By Terry Miller
During World War II, the Civil Aeronautics Authority selected 13 black cadets to become part of an experimental program at the Tuskegee Institute in Alabama.
It has been over seven decades since the legendary Tuskegee Airmen fought their first battle in the skies over North Africa.
These brave men were known then as “Redtails”‒ America’s first black combat pilots.
All African American military pilots who trained in the United States during World War II were educated in Tuskegee, Alabama. In all, almost a thousand pilots trained there from 1941 to 1946. Of that number, 450 were deployed overseas and 150 lost their lives, including 66 killed in action.
On Monday, the legendary Ralph Walker hosted an interview at KGEM studios with family members of the late Tuskegee pilot LeRoy Criss.
The family members traveled from San Diego and Orange County to be part of Walker’s ongoing and important history series which will be aired soon on the Community Media of the Foothills station locally.
On Monday morning, the studio set was decorated with memorabilia the family has collected over the years as Walker discussed the extraordinary role the late LeRoy Criss played in not only the history of the United States but also that of Monrovia.
One young Monrovia High student, Tyler Spicer, 18, was deeply moved by a recent Black History lecture by Ralph Walker which was part of the February curriculum. Spicer was instrumental in getting a plaque devoted to Criss created and is currently in the process of choosing the best placement on school grounds to honor Criss.

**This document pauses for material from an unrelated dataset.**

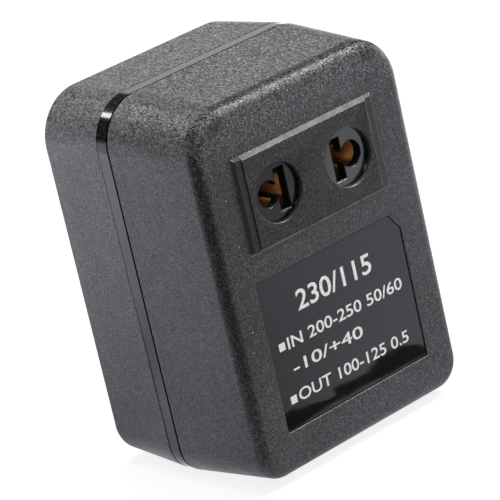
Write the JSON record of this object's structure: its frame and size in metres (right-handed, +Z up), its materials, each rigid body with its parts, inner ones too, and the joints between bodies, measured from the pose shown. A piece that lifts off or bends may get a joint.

An exhibit honoring the Tuskegee Airmen from Monrovia was on display at the museum in time for the release of “Red Tails,” an action movie depicting the famous African American World War II pilots, released in 2012.
Criss passed away on May 20, 2008. Criss was not only one of the original Tuskegee Airmen pilots; he also spent 37 years as a high school teacher. Regrettably, Monrovia wasn’t hiring African American educators at that time in history so he immediately got a postwar position at a Los Angeles high school and Fairfax.
The Tuskegee program aimed at training “colored personnel” to become fighter pilots for the Army. However, discrimination, lack of institutional support and racist beliefs that these men lacked the intelligence and aptitude for the job dogged their every step, according to the film’s producer, George Lucas.
The Tuskegee Airmen were the first African American military aviators in the United States Armed Forces. During World War II, black Americans in many U.S. states were still subject to Jim Crow laws and the American military was racially segregated, as was much of the federal government. The Tuskegee Airmen were subjected to discrimination, both within and outside the army.
Despite the rampant racism, Criss flew with the legendary Tuskegee Airmen from 1943 to 1946 and learned to operate numerous aircraft, including the B-25 Mitchell Bomber.
Known as “Buster,” Criss attended Monrovia Arcadia Duarte High School and spent 27 years teaching English, math, history and special education when he finished serving in the military. He also spent 30 years as the co-director of Outward Bound Adventures, a nonprofit organization that provides wilderness excursions for inner-city youth.
Col. Charles E. McGee, national president of the Tuskegee Airmen once said of the Tuskegee Airmen: “The Tuskegee story is an important civil rights story of Americans who happen to be black, in service to their country, their family, and to their friends — in that order.”